Between stints of pedaling and passing, there was time for cleaning up, fueling up, and swapping tales back at camp. There were hours spent lounging around with a great bunch of guys from Giant that I seldom see outside of our company’s dealer events. All of them were passionate about bikes. Some of them were racers. Some of them were former racers trapped in the bodies of dads and salesmen. We gained an appreciation of each other through a shared burden. It wasn’t the hardest thing ever, but it was hard enough to reveal us to each other in a way that a normal day of riding, eating, and—say bowling—wouldn’t have. Nobody came apart and started weeping at 4 am. (Or if they did, they were Manly about it and went for a walk in the desert.) But everybody was happy to finish their last lap, whenever it came.
Our team, the Giant Inferior Deckerators (hey, I didn’t name it!), ended up doing pretty well. After 352 miles and 25 hours, we finished 16th overall among 550 competing teams. All of our riders and all our machines came through intact. With a double dose of Stan’s sealant in the Schwalbes, I didn’t even puncture when several Hotdogs of Death stuck to my tire and flung into the air on a poorly timed pass! George tweaked a wheel a little when he had an early race skirmish with a cactus and the ground–but it was relatively smooth sailing. 352 miles and nary a flat tire. A testament to skilled men and well crafted machines.
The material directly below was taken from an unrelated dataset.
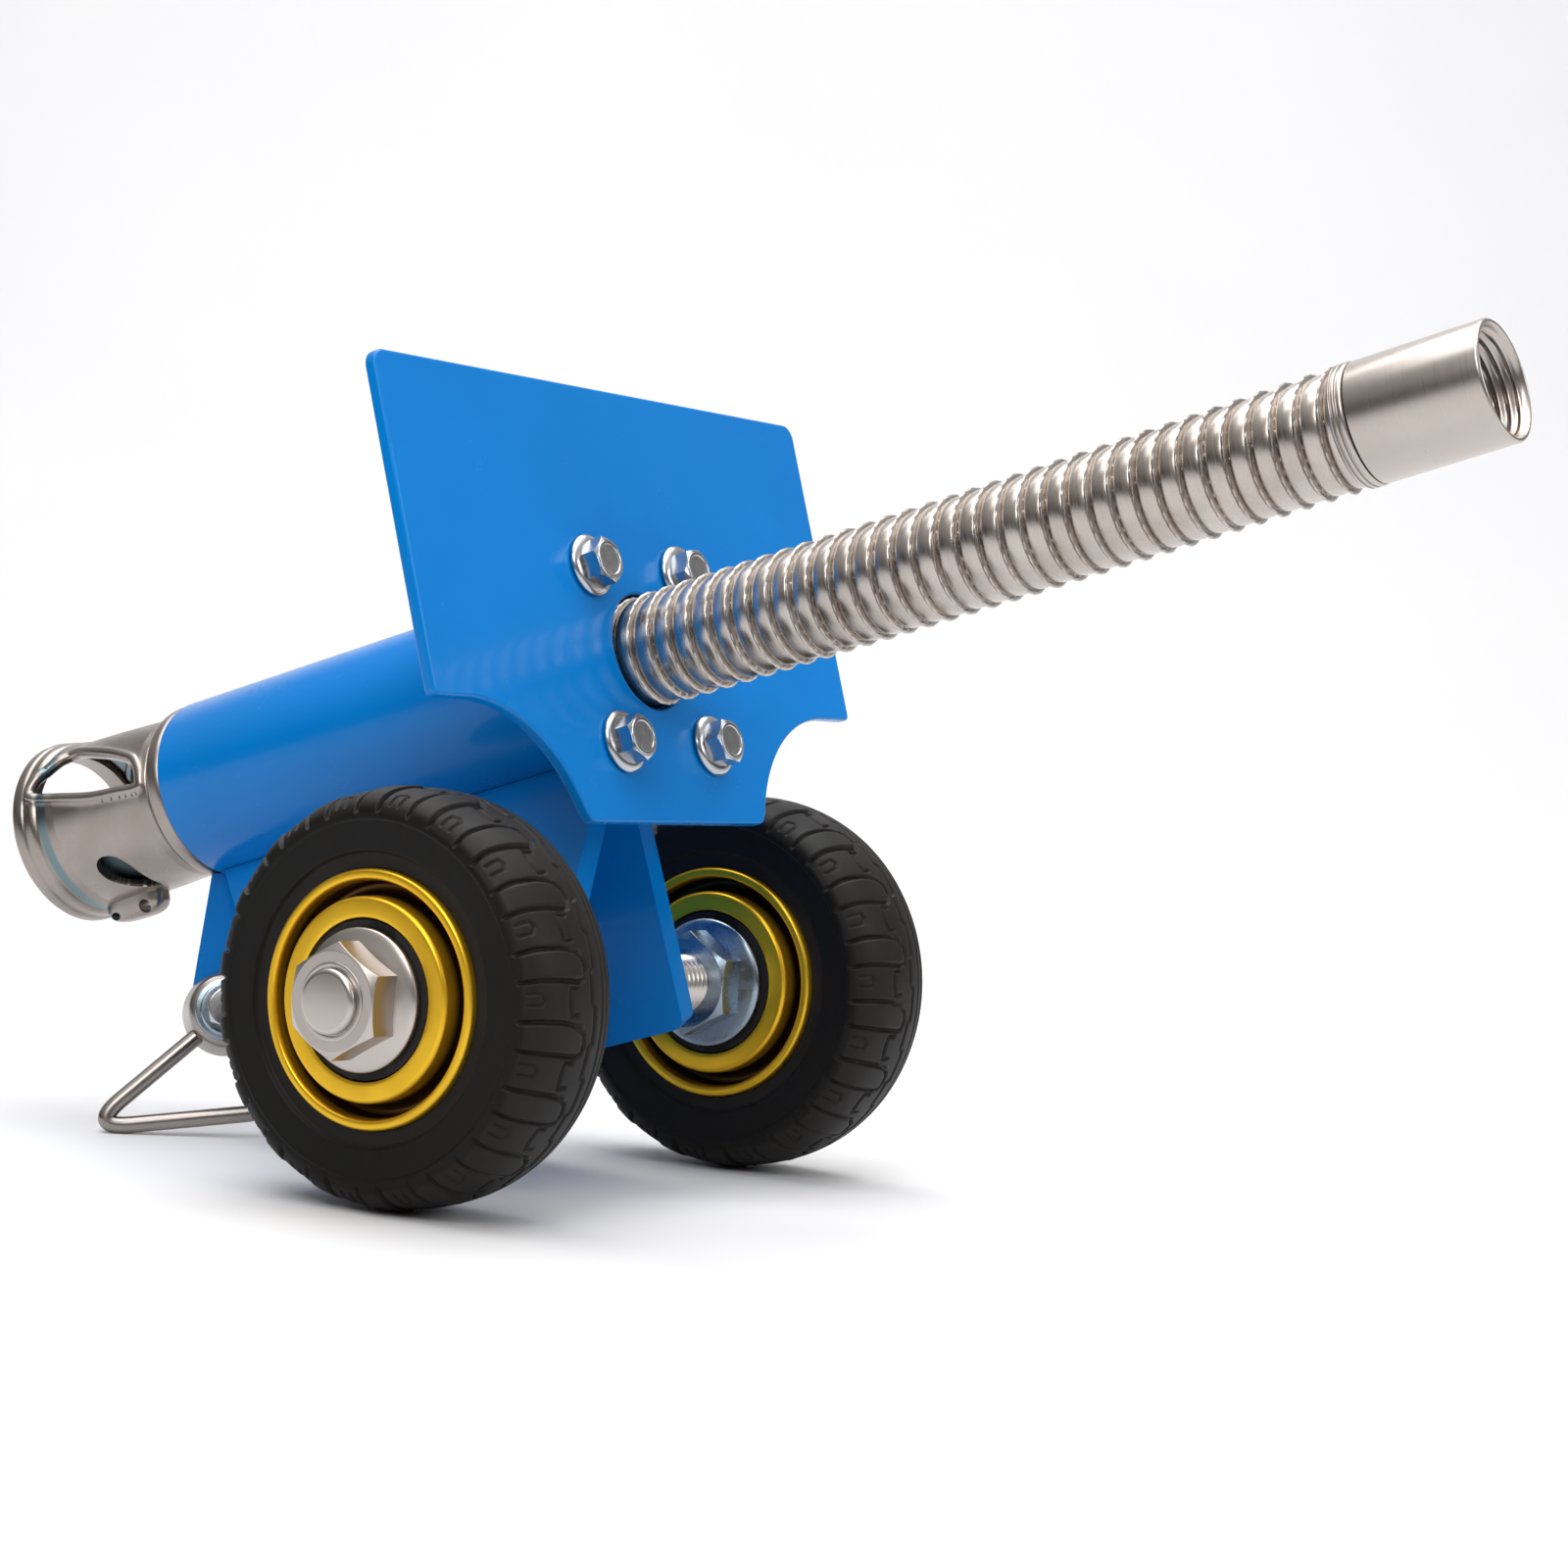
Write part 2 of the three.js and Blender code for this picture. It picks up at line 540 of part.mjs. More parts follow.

By One O’clock, I was out of my chamois and packed up to head to Tucson for a real shower, and a real meal–or the realest meal I could get at an In ‘n Out Burger. In saying my goodbyes to the teams, Karsten thanked me for coming. I thanked him for inviting me. He said “What do you think of this 24 Hour racing stuff?” And I replied with a smile befitting a man sure of his answer “I doubt I’ll make a habit of it.”
Thanks to Karsten and my Giant Comrades for a great weekend.
And thanks for coming along for the ride.